Mid-Term Report Summary - BLACK (The formation and evolution of massive black holes)

Massive black holes, weighing millions of solar masses and above, inhabit the centers of today’s galaxies, including our own Milky Way. Massive black holes also power active galactic nuclei and quasars known to exist just a few hundred million years after the Big Bang. Black holes are expected to form in the first galaxies that form at early cosmic times. They then grow by accreting gas from their surroundings. When black holes are thus fed, they became powerful sources of both radiation and kinetic energy. A feeding/feedback cycle ensues: the black hole grows by accreting gas; the radiation and kinetic energy couple with the gas in the galaxy, modulating gas accretion onto the black hole, and star-formation in the galaxy. This feeding/feedback cycle, therefore, regulates both black-hole growth and galaxy growth.
In BLACK we separately tackle the three themes (formation, feeding and feedback) and then combine them in an organic way. In the first half of the project we have made significant progress on all the objectives regarding black hole formation, feeding and feedback.
Black hole formation: we have implemented black hole formation models in cosmological hydrodynamical simulations. We have supplemented these numerical experiments with analytical models that study regions that cannot be resolved in cosmological simulations. Our investigations showed that black hole formation is very sensitive to the environment and the detailed properties of the first galaxies.
Black hole feeding: we have studied, by means of analytical calculations and numerical simulations, the growth of black holes in galaxies. We have found that black hole growth in low-mass galaxies is suppressed, because supernova explosions blow away the gas from the central regions where black holes reside. Black hole growth is also suppressed in massive galaxies at late cosmic times, as these galaxies are progressively emptied of gas, which is turned into stars. We have throughout compared our theoretical investigations to observations, both of local galaxies and of distant ones.
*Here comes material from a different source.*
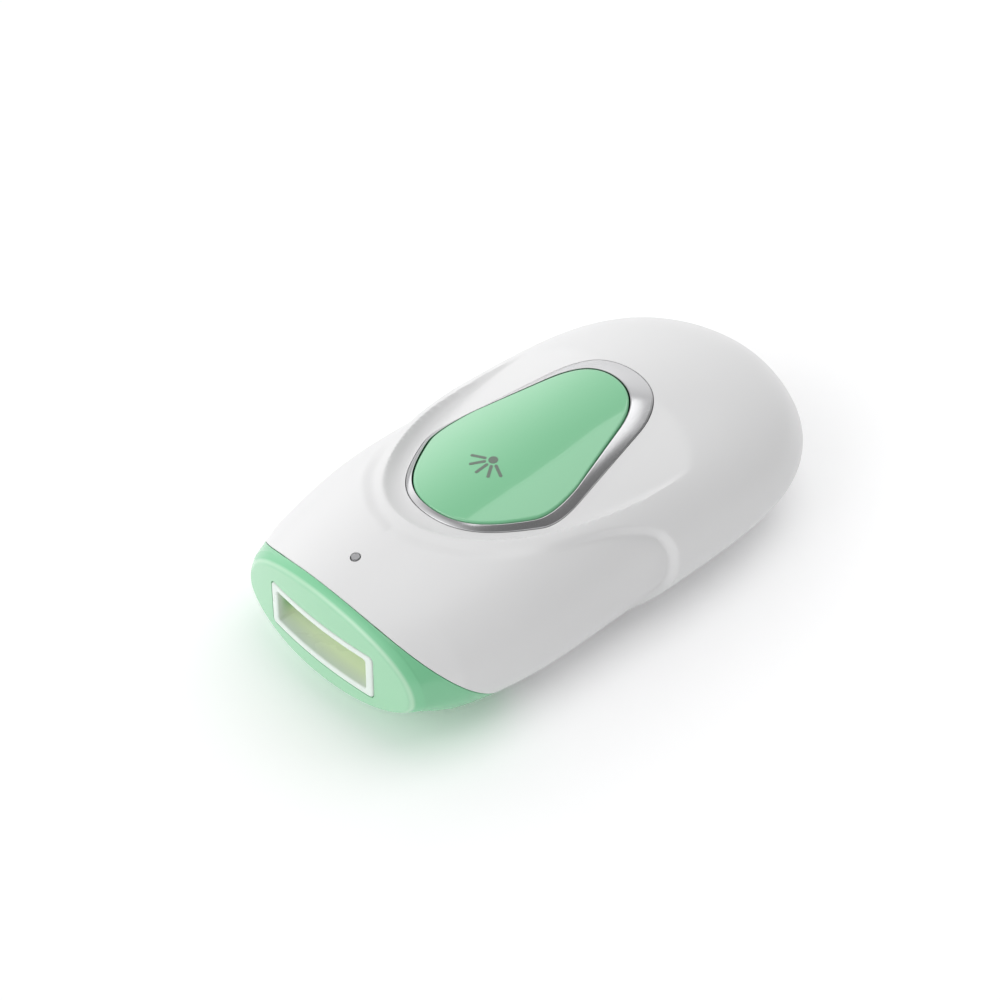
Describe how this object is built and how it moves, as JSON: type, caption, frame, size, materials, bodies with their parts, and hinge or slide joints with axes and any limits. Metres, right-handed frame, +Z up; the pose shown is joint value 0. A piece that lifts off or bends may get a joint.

Black hole feedback: we have used idealized galaxy simulations to study in great detail how feedback from the black hole heats and pushes away gas in its environment. We have coupled these idealized, but physically rich, simulations with cosmological simulations, more realistic in terms of environment, but lacking the high resolution that can be obtained in idealized cases. Bridging between different scales with different approaches allows us to connect these scales over an unprecedented dynamical range by using a combination of different techniques and codes, taking advantage of their different strengths.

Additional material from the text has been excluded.